After being discovered in Mexico by the filmmaker Edwin Carewe, she began her film career in 1925. She had roles in a series of successful silent films like What Price Glory? (1926), Resurrection (1927) and Ramona (1928). During this period she came to be considered a sort of feminine version of Rudolph Valentino, a “female Latin Lover”.

With the advent of sound, she acted in films that included Bird of Paradise (1932), Flying Down to Rio (1933), Madame Du Barry (1934) and Journey into Fear(1943). In the early 1940s, when her Hollywood career began to decline, del Río returned to Mexico and joined the Mexican film industry, which at that time was at its peak.

When del Río returned to her native country, she became one of the more important promoters and stars of the Golden Age of Mexican cinema. A series of films, including Wild Flower (1943), María Candelaria (1943), Las Abandonadas (1944), Bugambilia (1944) and The Unloved Woman (1949), are considered classic masterpieces and helped boost Mexican cinema worldwide. Del Río remained active in Mexican films throughout the 1950s. She also worked in Argentina and Spain.

In 1960 she returned to Hollywood.
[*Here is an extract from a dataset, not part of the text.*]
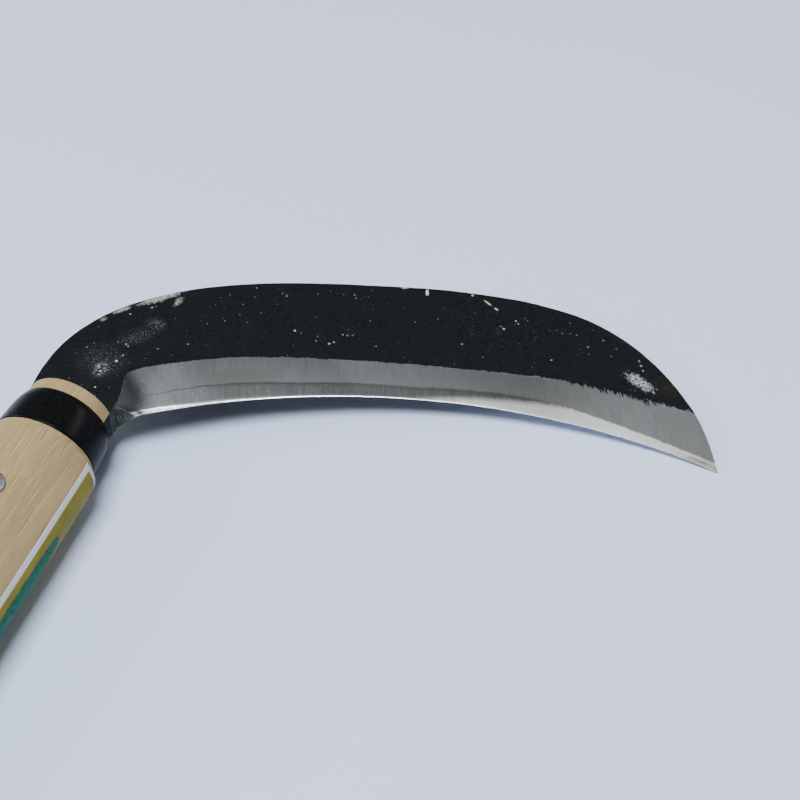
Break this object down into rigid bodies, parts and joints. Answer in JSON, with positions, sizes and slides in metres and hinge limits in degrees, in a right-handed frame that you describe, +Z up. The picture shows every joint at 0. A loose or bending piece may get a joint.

During the next years she appeared in Mexican and American films. From the late 1950s until the early 1970s she also successfully ventured into theater in Mexico and appeared in some American television series. Del Río performed her final screen appearance in 1978.
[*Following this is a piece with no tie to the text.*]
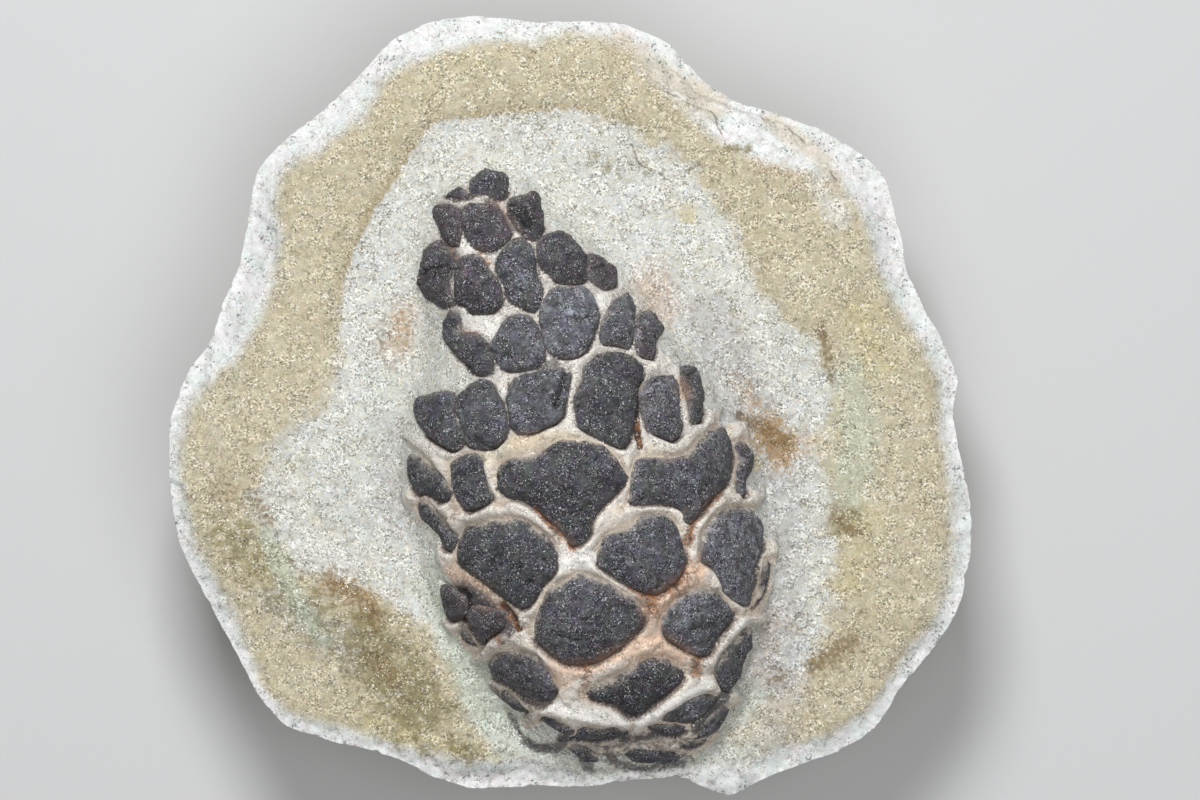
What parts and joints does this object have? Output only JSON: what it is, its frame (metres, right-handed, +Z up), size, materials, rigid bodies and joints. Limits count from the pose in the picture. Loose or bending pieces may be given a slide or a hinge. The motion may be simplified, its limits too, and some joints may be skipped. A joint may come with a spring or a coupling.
{
  "type": "fossil pine cone",
  "caption": "Fossil conifer cone lying in half of a split stone nodule: dark scale ends in a pale raised web, with a broken pale rim round the stone.",
  "frame": {"origin": "on the ground, under the middle of the specimen's box", "axes": "+Z up, out of the split face; +Y towards the cone's tip; +X to the right as seen from above"},
  "size_m": [0.1208, 0.1174, 0.0481],
  "materials": {
    "stone": "matt, sandy grain",
    "scales": "matt, finely granular, almost black"
  },
  "bodies": {
    "root": {"concretion": "stone", "scale_01a": "scales", "scale_02a": "scales", "scale_03a": "scales", "scale_03b": "scales", "scale_03c": "scales", "scale_04a": "scales", "scale_04b": "scales", "scale_04c": "scales", "scale_04d": "scales", "scale_04e": "scales", "scale_05a": "scales", "scale_05b": "scales", "scale_05c": "scales", "scale_05d": "scales", "scale_05e": "scales", "scale_06a": "scales", "scale_06b": "scales", "scale_06c": "scales", "scale_06d": "scales", "scale_06e": "scales", "scale_06f": "scales", "scale_07a": "scales", "scale_07b": "scales", "scale_07c": "scales", "scale_07d": "scales", "scale_07e": "scales", "scale_08a": "scales", "scale_08b": "scales", "scale_08c": "scales", "scale_08d": "scales", "scale_08e": "scales", "scale_09a": "scales", "scale_09b": "scales", "scale_09c": "scales", "scale_09d": "scales", "scale_10a": "scales", "scale_10b": "scales", "scale_10c": "scales", "scale_10d": "scales", "scale_11a": "scales", "scale_11b": "scales", "scale_11c": "scales", "scale_11d": "scales", "scale_11e": "scales", "scale_11f": "scales", "scale_12a": "scales", "scale_12b": "scales", "scale_12c": "scales"}
  },
  "joints": []
}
with Victor McLaglen and Edmund Lowe in What Price Glory? (1926)
in Ramona (1928)

in Bird of Paradise(1932)

with Fred Astairein Flying Down to Rio (1933)

 

portraying Madame du Barry in Madame Du Barry (1934)
with Orson Welles in 1941
in The Man from Dakota (1940)

with Joseph Cotten in Journey into Fear(1943)

 

with Elvis Presley in Flaming Star (1960)

Regardless of their marriages at different times in her life, she was romantically linked with actor Errol Flynn, filmmaker John Farrow, writer Erich Maria Remarque, film producer Archibaldo Burns, and actor Tito Junco.

Her relationship with Orson Welles (1939-1943) ended after four years largely due to his infidelities. Rebecca Welles, the daughter of Welles and Rita Hayworth, expressed her desire to travel to Mexico to meet Dolores. In 1954, Dolores received her at her home in Acapulco. After their meeting, Rebecca said: My father considered Dolores the great love of his life. She is a living legend in the history of my family. According to Rebecca, until the end of his life, Welles felt for del Río, a kind of obsession.

Mexican filmmaker Emilio Fernández was one her admirers. He said that he had appeared as an extra in several films of Dolores in Hollywood just to be near her. The beauty and elegance of del Río had impressed him deeply. Fernández said: I fell in love with her, but she always ignored me. I adored her… really I adored her.

The house of the del Río at Coyoacán called “La Escondida” and also spent their days in Acapulco, both homes became a meeting point for personalities like Diego Rivera, Frida Kahlo, María Felix, Merle Oberon, John Wayne, Edgar Neville, Begum Om Habibeh Aga Khan, Nelson Rockefeller, the Duke of Windsor and Wallis Simpson, Princess Soraya of Iran and more.

She is considered the pioneer of the bikini. After her death, actor Vincent Price used to sign his autographs as “Dolores del Río”. When asked why, the actor replied: “I promised Dolores on her deathbed that I would not let people forget about her.”

She was cremated and her ashes were moved from the United States to Mexico where they were interred at the Dolores Cemetery in Mexico City, Mexico, specifically on The Rotunda of Illustrious Persons.

Joan Crawford said, on a visit to Mexico in 1963,

Dolores became, and remains, as one of the most beautiful stars in the world.

Marlene Dietrich said of del Río,

Dolores del Río was the most beautiful woman who ever set foot in Hollywood.

George Bernard Shaw once said,

The two most beautiful things in the world are the Taj Mahal and Dolores del Río.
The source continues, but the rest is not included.